> [GIVEN MATERIAL]

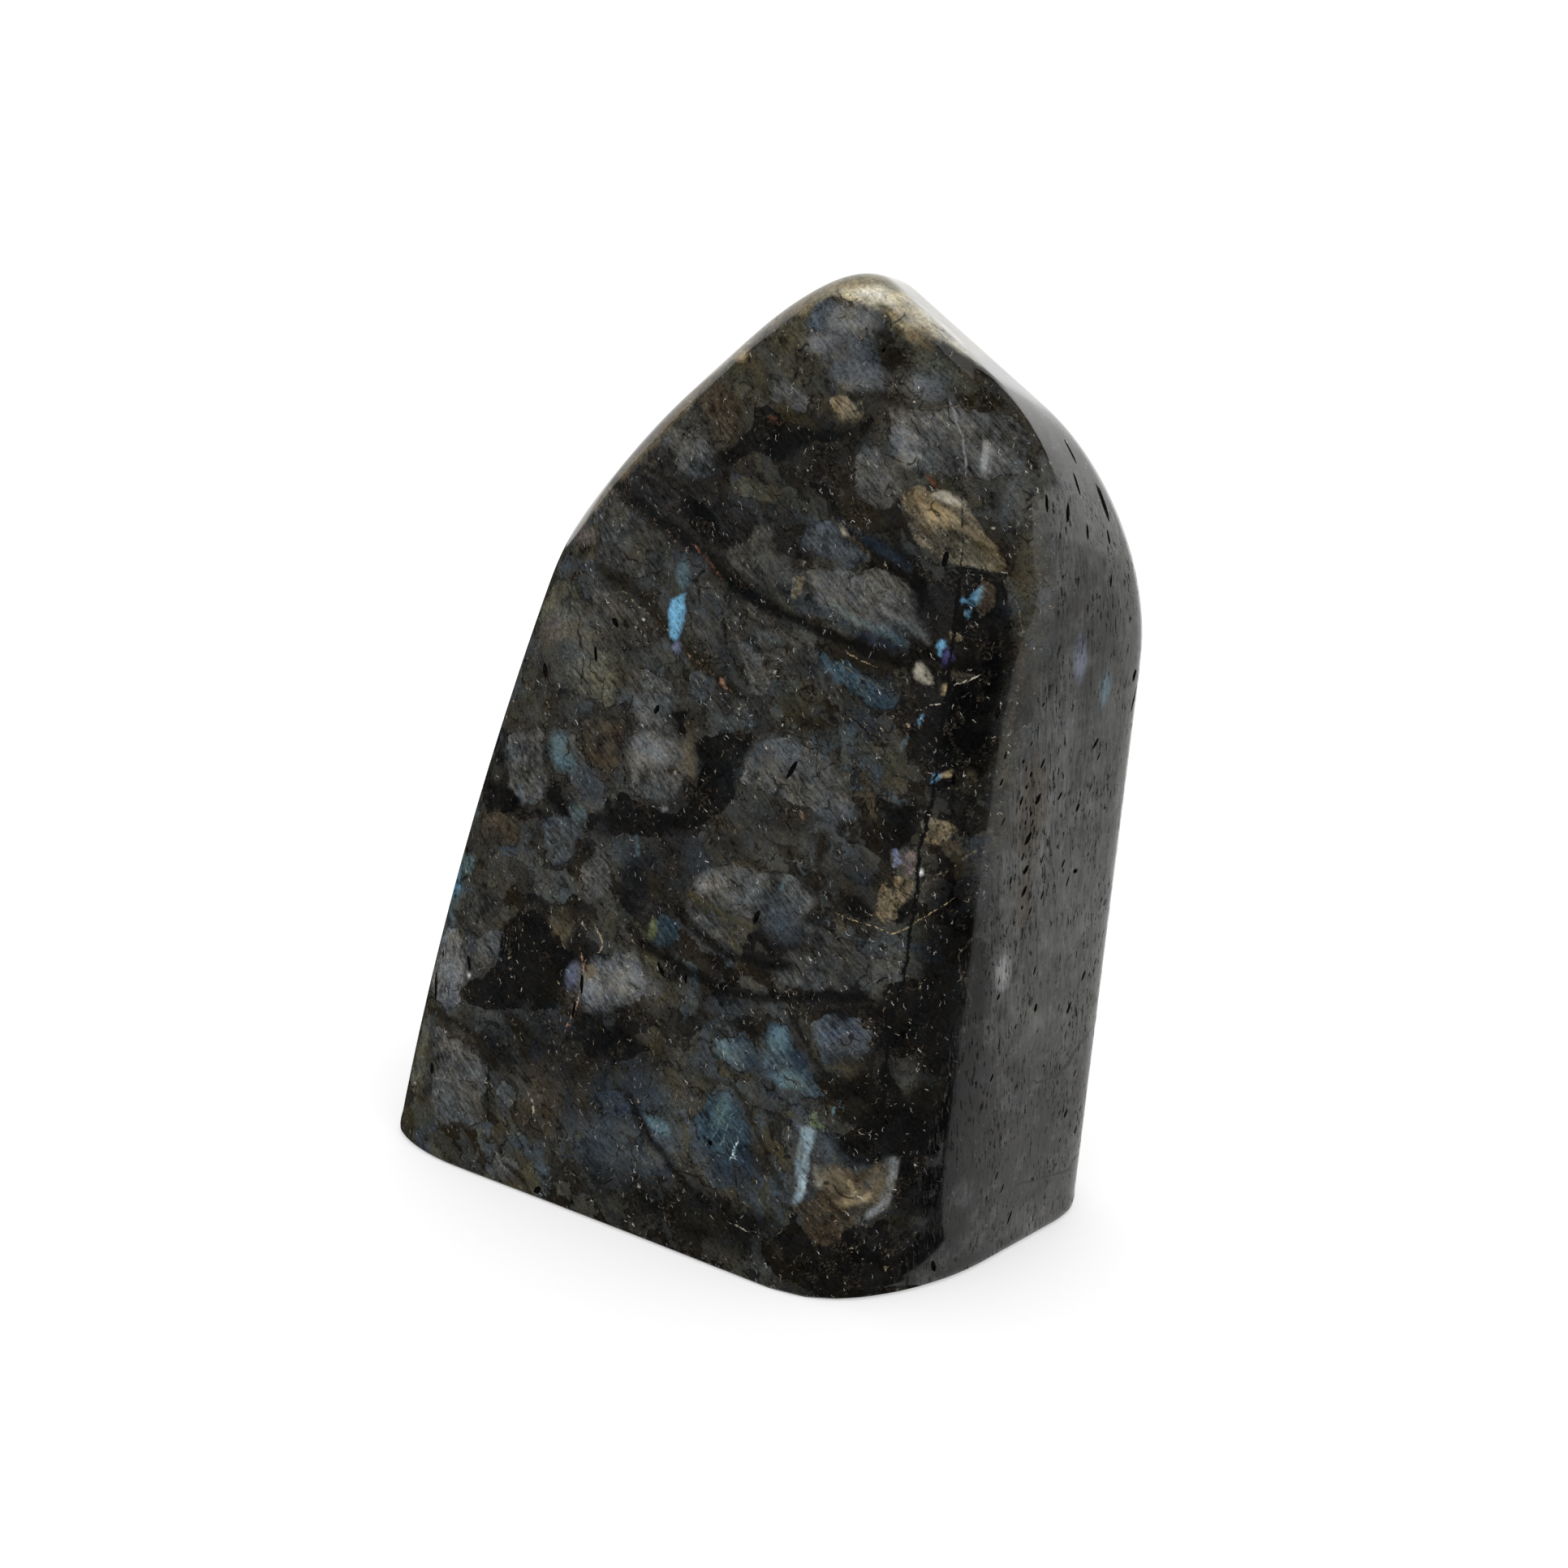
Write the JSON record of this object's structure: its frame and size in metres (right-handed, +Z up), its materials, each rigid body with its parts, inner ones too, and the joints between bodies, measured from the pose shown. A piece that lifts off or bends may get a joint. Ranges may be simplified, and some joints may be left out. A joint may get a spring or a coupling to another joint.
{
  "type": "polished labradorite slab",
  "caption": "Free-standing polished labradorite stone with a broad front face, a softly rolled right side, a sloping pointed top and a flat sawn foot.",
  "frame": {"origin": "middle of the stone's bounding box, on the flat foot", "axes": "+Z up along the height, -Y out of the broad front face, +X towards the rolled right side"},
  "size_m": [0.107, 0.0602, 0.1486],
  "materials": {
    "labradorite": "polished feldspar: dark grey grains with cleavage streaks, fine gold and cream veins, small open pits, and patches of blue and teal sheen"
  },
  "bodies": {
    "root": {"labradorite_slab": "labradorite"}
  },
  "joints": []
}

> [EXERCISE DETAILS]
Take the listing above and set it down exactly.

> [EXPECTED ANSWER]
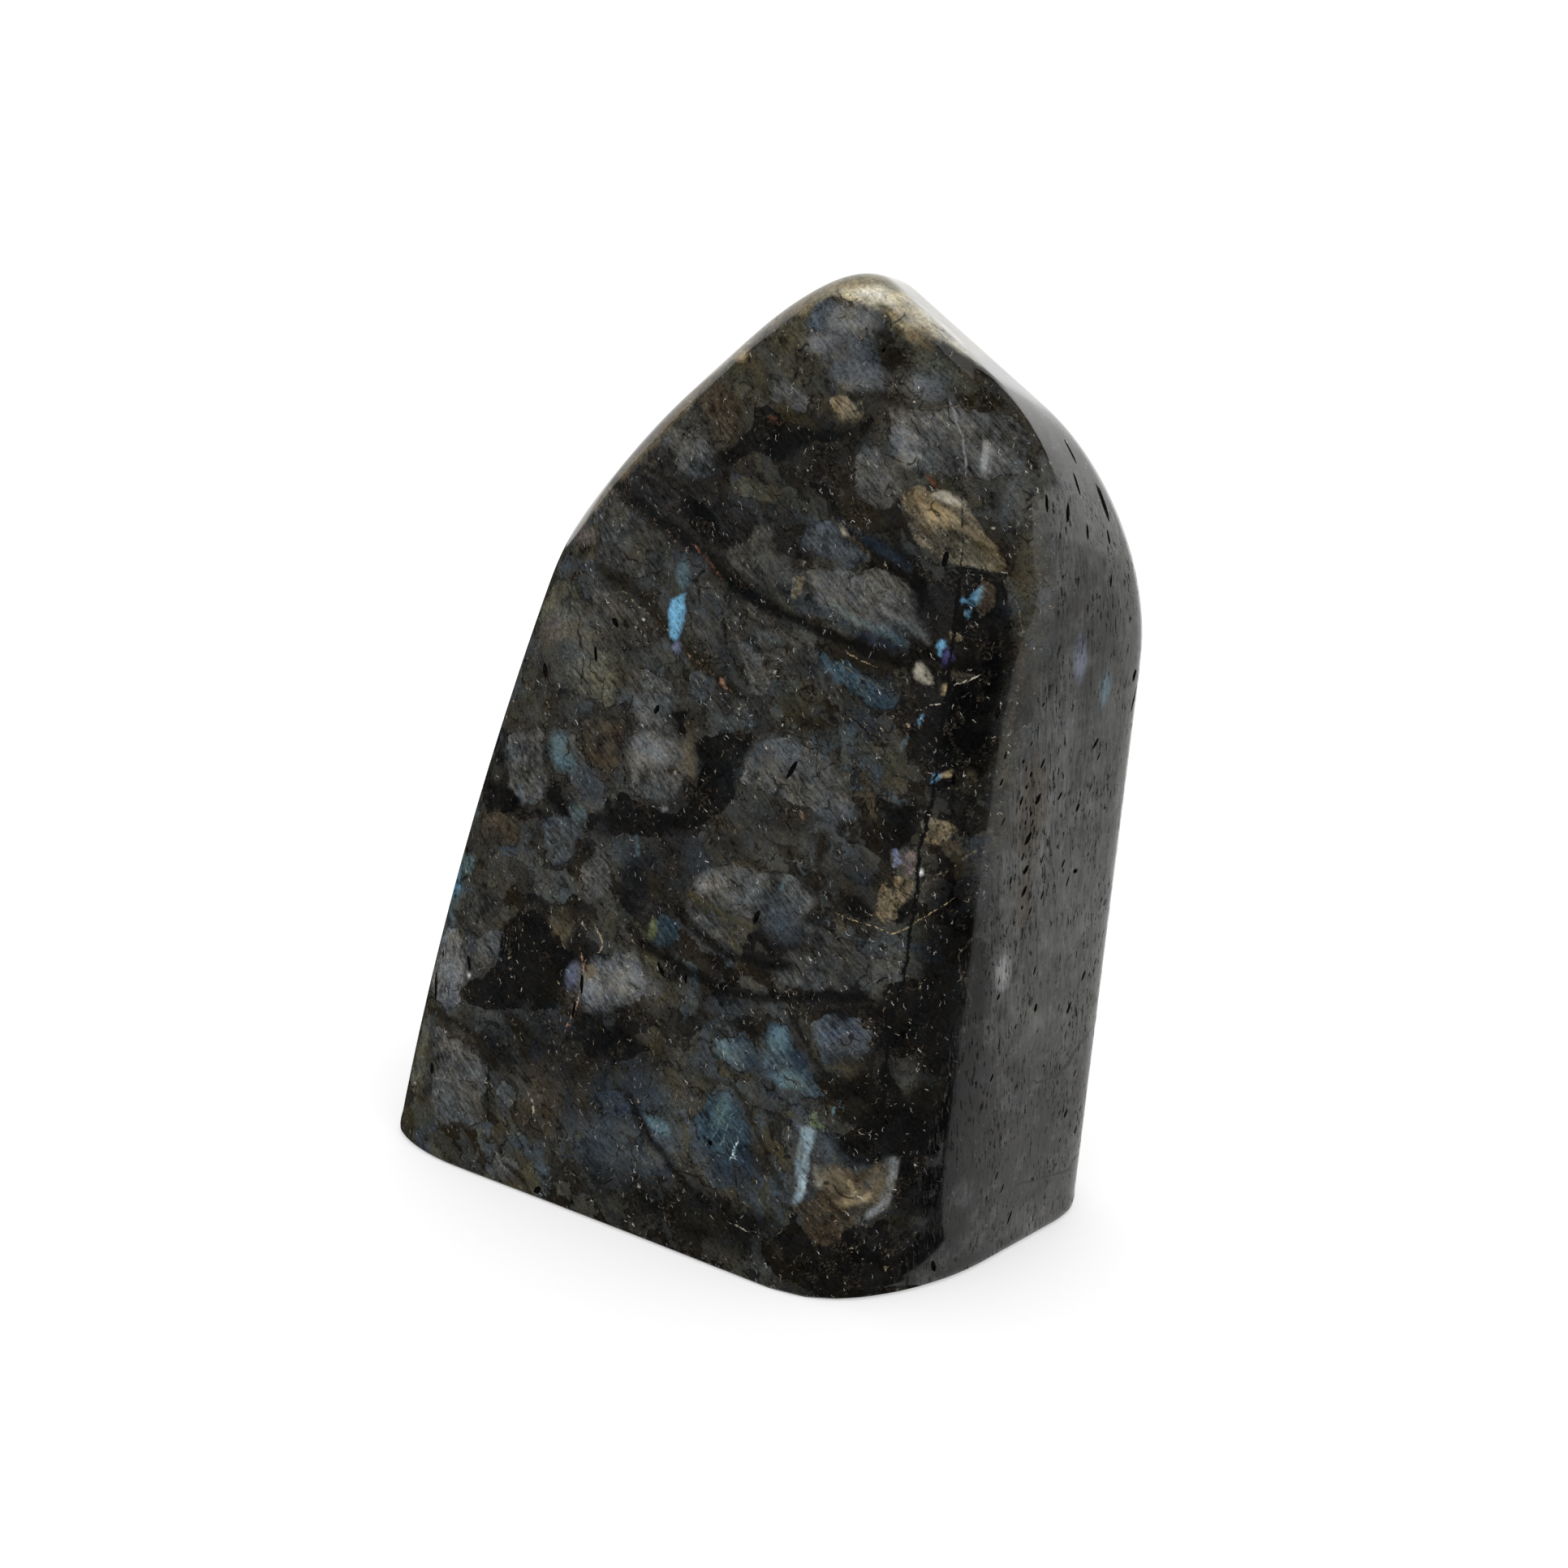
Write the JSON record of this object's structure: its frame and size in metres (right-handed, +Z up), its materials, each rigid body with its parts, inner ones too, and the joints between bodies, measured from the pose shown. A piece that lifts off or bends may get a joint. Ranges may be simplified, and some joints may be left out. A joint may get a spring or a coupling to another joint.
{
  "type": "polished labradorite slab",
  "caption": "Free-standing polished labradorite stone with a broad front face, a softly rolled right side, a sloping pointed top and a flat sawn foot.",
  "frame": {"origin": "middle of the stone's bounding box, on the flat foot", "axes": "+Z up along the height, -Y out of the broad front face, +X towards the rolled right side"},
  "size_m": [0.107, 0.0602, 0.1486],
  "materials": {
    "labradorite": "polished feldspar: dark grey grains with cleavage streaks, fine gold and cream veins, small open pits, and patches of blue and teal sheen"
  },
  "bodies": {
    "root": {"labradorite_slab": "labradorite"}
  },
  "joints": []
}